Ian Murray
Main Page: Ian Murray (Labour - Edinburgh South)On a point of order, Mr Speaker. I, like many Members in this House, have received hundreds, if not thousands, of communications from constituents on this Bill. As many Members from across the House have said, it is the most important issue this House has dealt with since perhaps the second world war. I seek your guidance, but I also seek to put this on the record. It reflects very badly not only on this House but on all parliamentarians of all colours that I cannot represent the thousands of constituents who have contacted me about significant amendments that have been brought forward from the other place because of the time restrictions put in place by the Government programme motion. I know that is not your responsibility as Chair, but if we want politics and Parliaments in this country to thrive, we have to ensure that we present something to the public that allows them to feel, first, that they are engaged and, secondly, that their representatives can take part in debate to make their representations known. We have been unable to do that this evening, and the Government should reflect on the fact that people will be watching these proceedings and will be very upset that their representatives have been unable to contribute.
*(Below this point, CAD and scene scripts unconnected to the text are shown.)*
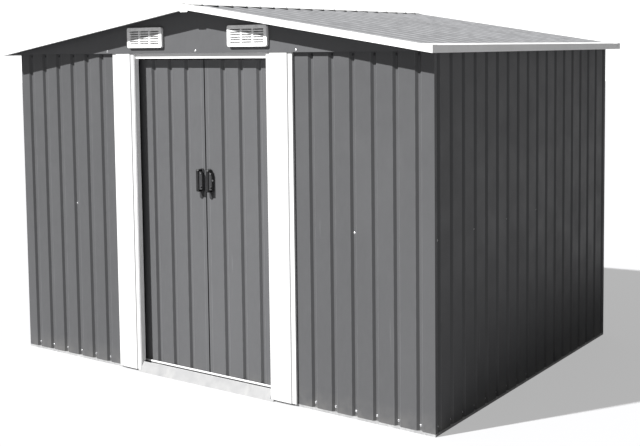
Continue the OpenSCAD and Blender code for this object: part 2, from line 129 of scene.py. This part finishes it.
class Finish:
    """a procedural material under way: its nodes, its shader and the maker's short cuts"""

    def __init__(self, name):
        self.material = bpy.data.materials.new(name)
        self.material.use_nodes = True
        self.nodes = self.material.node_tree.nodes
        self.links = self.material.node_tree.links
        self.shader = self.nodes["Principled BSDF"]
        self.place = self.nodes.new("ShaderNodeTexCoord").outputs["Object"]
        self.heights = None

    def set(self, **values):
        for name, value in values.items():
            self.shader.inputs[name.replace("_", " ")].default_value = value

    def feed(self, socket, value):
        if isinstance(value, bpy.types.NodeSocket):
            self.links.new(value, socket)
        elif value is not None:
            socket.default_value = value

    def stretched(self, scale):
        node = self.nodes.new("ShaderNodeMapping")
        node.inputs["Scale"].default_value = scale
        self.links.new(self.place, node.inputs["Vector"])
        return node.outputs[0]

    def noise(self, scale, detail=3.0, rough=0.55, along=(1, 1, 1)):
        node = self.nodes.new("ShaderNodeTexNoise")
        node.inputs["Scale"].default_value = scale
        node.inputs["Detail"].default_value = detail
        node.inputs["Roughness"].default_value = rough
        self.links.new(self.stretched(along), node.inputs["Vector"])
        return node.outputs["Fac"]

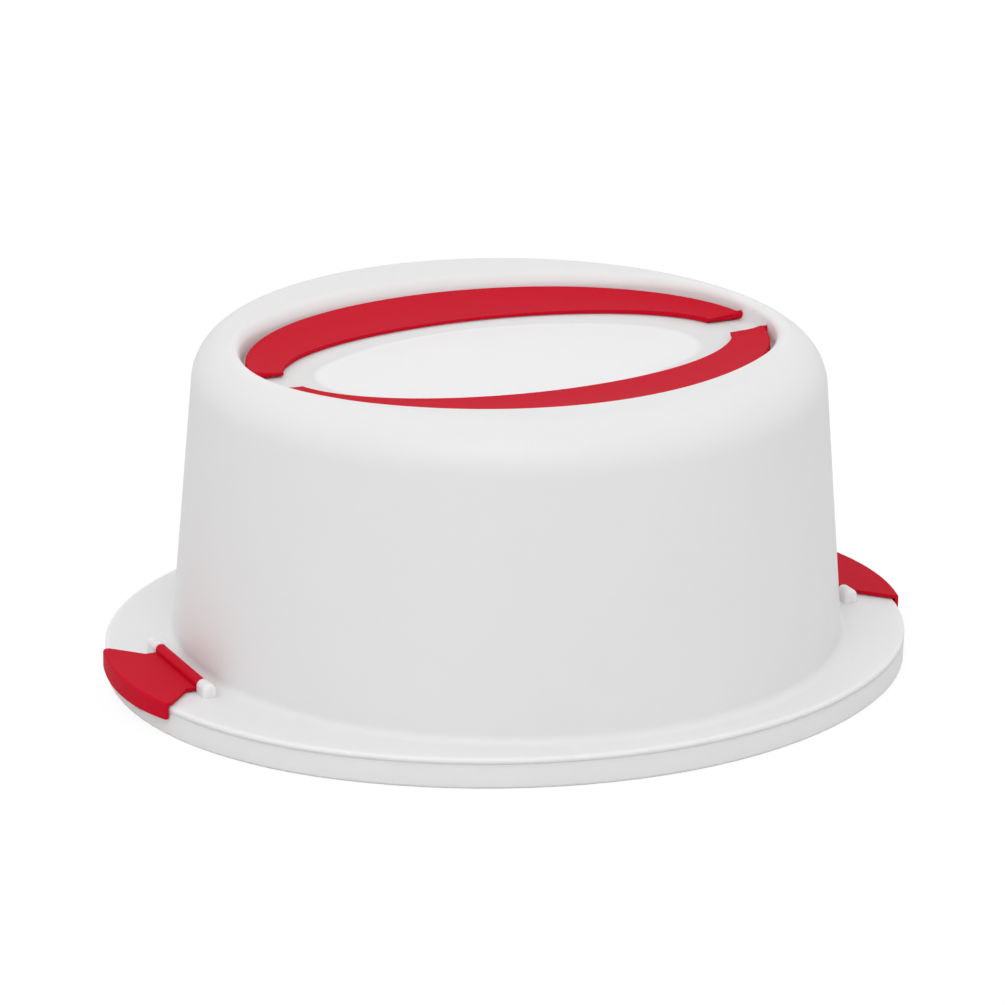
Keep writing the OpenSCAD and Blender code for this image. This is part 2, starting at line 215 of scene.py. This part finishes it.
# The handles' pins turn on lines at pivot_y and pivot_z, the latches' at hinge_x and hinge_z.
pivot_y, pivot_z = 12.0, 134.15
socket_x, socket_end_x, socket_r = 115.1, 122.6, 3.95
handle_hole_x, handle_hole_end_x, handle_hole_r = 112.0, 120.4, 1.75
hinge_x, hinge_z = 148.0, 16.1
latch_hole_y, latch_hole_end_y, latch_hole_r = 22.8, 29.8, 1.45
boss_y, boss_length, boss_r, boss_rounding, boss_foot_z = 23.2, 8.6, 2.9, 1.0, 12.0
quarters = [(x, y, 1) for x in (-1, 1) for y in (-1, 1)]


def oval(shape, grow=0.0):
    """Distance from the middle to an oval, all the way round. Two arcs round points on the long
    axis make its ends, two larger arcs round points on the short axis make its sides, and each pair
    meets where the line through both centres cuts it. Growing adds the same length to every arc."""
    half_length, half_width, end_r = (size + grow for size in shape)
    along, across = np.abs(np.cos(around)), np.abs(np.sin(around))
    shift = half_length - end_r
    side_r = (shift ** 2 + half_width ** 2 - end_r ** 2) / (2 * (half_width - end_r))
    drop = side_r - half_width
    meet = np.arctan2(drop, shift)
    join = np.arctan2(end_r * np.sin(meet), shift + end_r * np.cos(meet))
    end = shift * along + np.sqrt(np.maximum(end_r ** 2 - (shift * across) ** 2, 0.0))
    side = np.sqrt(side_r ** 2 - (drop * along) ** 2) - drop * across
    return np.where(np.arctan2(across, along) < join, end, side)


def top(radius, under=0.0):
    """Height of the top at a distance from the middle: the shoulder's arc, and inside it a cone
    that is tangent to it and falls inwards. Under gives the face that much below it."""
    arc_r = shoulder_r - under
    edge = shoulder_x - arc_r * math.sin(top_slope)
    cone = shoulder_z + arc_r * math.cos(top_slope) + (radius - edge) * math.tan(top_slope)
    arc = shoulder_z + np.sqrt(np.maximum(arc_r ** 2 - (radius - shoulder_x) ** 2, 0.0))
    return np.where(radius < edge, cone, arc)


def steps(count):
    """Equal steps from 0, which is left out, to 1."""
    return np.linspace(0.0, 1.0, count + 1)[1:]


def straight(first, last, count):
    """Rings on the straight line from one ring, left out, to another."""
    return [(first[0] + (last[0] - first[0]) * t, first[1] + (last[1] - first[1]) * t)
            for t in steps(count)]


def over(first, last, count, height):
    """Rings from one outline, left out, to another, each at the height that its outline has."""
    outlines = [first + (last - first) * t for t in steps(count)]
    return [(outline, height(outline)) for outline in outlines]


def lid_skin(under):
    """Rings of the outer skin, or of the skin that lies under it by the wall's thickness, from the
    middle of the floor outwards: floor, slope, ledge, wall, lip, top and shoulder. The slope rises
    by 3 t squared - 2 t cubed. The lip is a quarter circle laid along the recess's outline, whose
    radius grows from the oval's ends to its sides with the square of the sine of the angle."""
    lip = lip_r_at_ends + lip_growth * np.sin(around) ** 2
    wall_top = top(oval(recess_oval, recess_run)) - lip
    lean = (wall_top - ledge_z) * math.tan(recess_lean)
    floor_edge, ledge_edge = oval(floor_oval, under), oval(ledge_oval, under)
    wall_foot = oval(recess_oval, under - ledge_fillet)
    floor_z = ledge_z - floor_drop - under
    rings = [(floor_edge * t, floor_z) for t in (0.3, 0.6, 0.85, 1.0)]
    rings += [(floor_edge + (ledge_edge - floor_edge) * t,
               floor_z + floor_drop * t * t * (3 - 2 * t)) for t in steps(8)]
    rings += over(ledge_edge, wall_foot, 4, lambda outline: ledge_z - under)
    rings += [(oval(recess_oval, under - ledge_fillet * (1 - np.sin(b))),
               ledge_z - under + ledge_fillet * (1 - np.cos(b)))
              for b in np.radians((30, 60, 84))]
    rings += [(oval(recess_oval, under + lean * t), ledge_z - under + (wall_top - ledge_z) * t)
              for t in (0.5, 0.8)]
    for b in np.radians(np.linspace(90, 0, 13)):
        outline = oval(recess_oval, lean + under + (lip - under) * (1 - np.sin(b)))
        rings.append((outline, top(outline, under) - (lip - under) * (1 - np.cos(b))))
    arc_r = shoulder_r - under
    rings += over(rings[-1][0], shoulder_x + arc_r * math.cos(shoulder_start) + 0 * around, 12,
                  lambda outline: top(outline, under))
    rings += [(shoulder_x + arc_r * math.cos(b), shoulder_z + arc_r * math.sin(b))
              for b in np.linspace(shoulder_start, draft, 18)[1:]]
    return rings


def flange_skin(start):
    """Rings from the end of the shoulder down the dome's wall and out over the flange: a straight
    wall, a fillet at its foot, the flange's face, its rounded rim and the chamfer under it."""
    fillet_z = foot_z + foot_fillet
    fillet_x = foot_r - (fillet_z - foot_z) * math.tan(draft) + foot_fillet / math.cos(draft)
    wall_foot = (fillet_x - foot_fillet * math.cos(draft), fillet_z + foot_fillet * math.sin(draft))
    rings = straight(start, wall_foot, 8)
    rings += [(fillet_x - foot_fillet * math.cos(b), fillet_z - foot_fillet * math.sin(b))
              for b in np.linspace(-draft, math.pi / 2, 13)[1:]]
    rings += over(rings[-1][0], oval(rim_oval, -rim_r), 8, lambda outline: foot_z)
    rings += [(oval(rim_oval, -rim_r * (1 - math.cos(b))), foot_z - rim_r * (1 - math.sin(b)))
              for b in np.radians(np.linspace(90, 0, 10))[1:]]
    rings += [(oval(rim_oval, -rim_chamfer * (1 - math.cos(b))),
               flange_bottom_z + rim_chamfer * (1 - math.sin(b)))
              for b in np.radians((30, 60, 90))]
    return rings


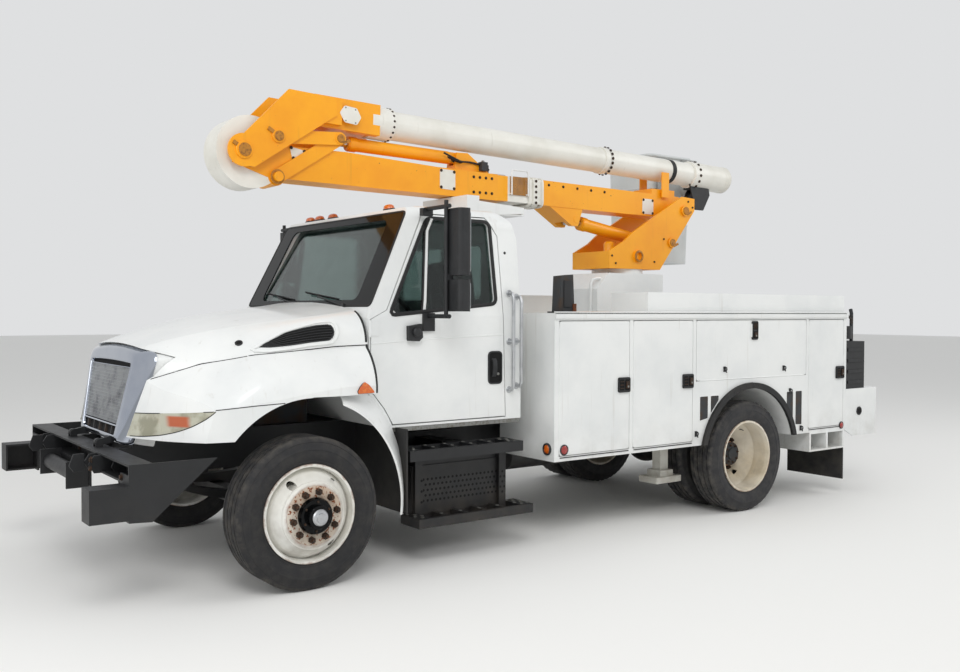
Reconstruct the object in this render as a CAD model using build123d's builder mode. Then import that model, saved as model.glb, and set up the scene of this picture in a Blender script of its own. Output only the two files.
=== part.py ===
from build123d import *
import math
import os

os.makedirs("parts", exist_ok=True)

# Articulated bucket truck, in millimetres: +X forward, +Y to the driver's side, +Z up, z = 0 on the
# ground. The origin lies under the middle of the overall length, half way between the sides.

# Chassis stations
wheelbase = 4040
front_overhang = 1260
rear_overhang = 1980
front_axle_x = (wheelbase + rear_overhang - front_overhang) / 2
rear_axle_x = front_axle_x - wheelbase
nose_x = front_axle_x + front_overhang
tail_x = rear_axle_x - rear_overhang

# Running fits between pieces
seat_gap = 0.3
swing_gap = 5

# Wheels and tyres
tyre_radius = 462
tyre_width = 255
tread_width = 212
rim_seat_radius = 285
rim_flange_radius = 298.5
rim_width = 210
rim_flange_thickness = 12
rim_wall = 10
disc_offset = 168
disc_thickness = 12
hub_face_radius = 185
hub_radius = 108
hub_cap_radius = 62
hub_cap_length = 75
drum_radius = 205
drum_length = 150
hub_bore_radius = 45.3
hand_hole_radius = 26
hand_hole_circle = 222
front_wheel_y = 1061
rear_wheel_y = 1053
rear_inner_wheel_y = rear_wheel_y - 2 * disc_offset

# Frame rails, right under the cab
cab_bottom_z = 915
rail_top_z = cab_bottom_z - seat_gap
rail_height = 250
rail_flange = 80
rail_thickness = 9
rail_outer_y = 430
rail_bottom_z = rail_top_z - rail_height
rail_front_x = front_axle_x + 815
rail_rear_x = rear_axle_x - 1359
cross_member_width = 70
cross_member_inset = 30

# Axles, springs and knuckles
kingpin_y = 870
kingpin_radius = 22
kingpin_boss_radius = 46
kingpin_boss_height = 96
knuckle_ear_height = 34
spindle_radius = hub_bore_radius - seat_gap
beam_drop = 62
beam_width = 95
beam_height = 90
spring_width = 76
spring_thickness = 62
spring_half_length = 640
front_spring_y = 385
rear_spring_y = 480
axle_tube_radius = 62
diff_radius = 185
shaft_radius = 44

# Engine and gearbox
engine_length = 1050
engine_width = 600
engine_mount_rise = 20
engine_bottom_z = rail_bottom_z + engine_mount_rise + seat_gap
engine_top_z = 1330
gearbox_length = 640
gearbox_width = 430
gearbox_bottom_z = 520
gearbox_top_z = 900
engine_front_x = front_axle_x + 640

# Cab
cab_back_x = front_axle_x - 1738
cab_front_x = front_axle_x - 502
cab_belt_z = 1640
cab_roof_z = 2408
cab_half_width = 1000
cab_roof_half_width = 940
cab_wall = 45
cab_floor_z = cab_bottom_z + cab_wall
door_gap = 8
hinge_radius = 6
door_front_x = cab_front_x - 6
door_rear_top_x = front_axle_x - 1568
door_rear_bottom_x = front_axle_x - 1606
door_bottom_z = cab_bottom_z + 14
door_top_z = 2330
windshield_top_x = front_axle_x - 872
windshield_base_x = front_axle_x - 520
windshield_base_z = 1690
windshield_top_z = 2345
glass_thickness = 6

# Tilting hood and fenders
hood_rear_x = cab_front_x + 12
hood_wall = 18
fender_half_width = 1150
arch_centre_x = front_axle_x - 30
arch_half_length = 625
arch_height = 690
fender_bottom_z = 918
fender_rear_z = 1155
splash_thickness = 14
splash_low_z = 372
splash_rear = 700
hood_hinge_x = front_axle_x + 985
hood_hinge_z = 872
hood_hinge_y = 300
hood_pin_radius = 11
nose_rake = 0.192
grille_base_x = front_axle_x + 916
grille_bottom_z = 880
grille_back_depth = 82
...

I am very grateful to the hon. Gentleman for his point of order and for the courtesy with which he raised it. What I want to say succinctly to him, and for the benefit of the House and others interested in our proceedings, is that there are matters that admit of discretion and matters that do not. Where there is discretion that can be exercised by the Chair—I say this in no spirit of self-advertisement and am simply trying to put the fact on the record—my instinct, as I have said to a number of colleagues in conversation today, has always been to allow more debate and more votes. If there is a desire for an urgent question and I think it is urgent, I grant it. I have done that on hundreds of occasions during the past nine years. That will please some people and displease others, but I am trying to do the right thing by the House of Commons.
I hope that the hon. Gentleman will understand—I know Ministers will—when I say that the Standing Orders are not accidental. This is not an inadvertent omission or construction of words on the part of those who drafted the Standing Orders. The Standing Orders are as they are for a reason, which is that they were drawn up for a purpose and they have been accepted by the House, and they do not admit of any discretion on my part. If I had discretion, no doubt I would exercise it, but I do not. I entirely understand what the hon. Gentleman is telling me, but my advice to him and to others who are similarly concerned—this is a general piece of advice, not specifically in relation to this Bill—is that if they feel strongly that there is an aspect of our procedures that should be handled differently, it is a good idea to address such matters in what I would call “peacetime”, rather than simply raising them in “wartime”. I have never known any Member previously raise this matter with me by way of complaint. Members are now complaining—I am not complaining that they are complaining, as they have every right to complain if they so wish—because it affects them here and now, or it affects the point they want to make, the subject they want to broach or the amendment they want to put to the vote. I have to work on the basis of the Standing Orders as they exist, and that is what I have done. I am not insensitive to the wider point that the hon. Gentleman has made.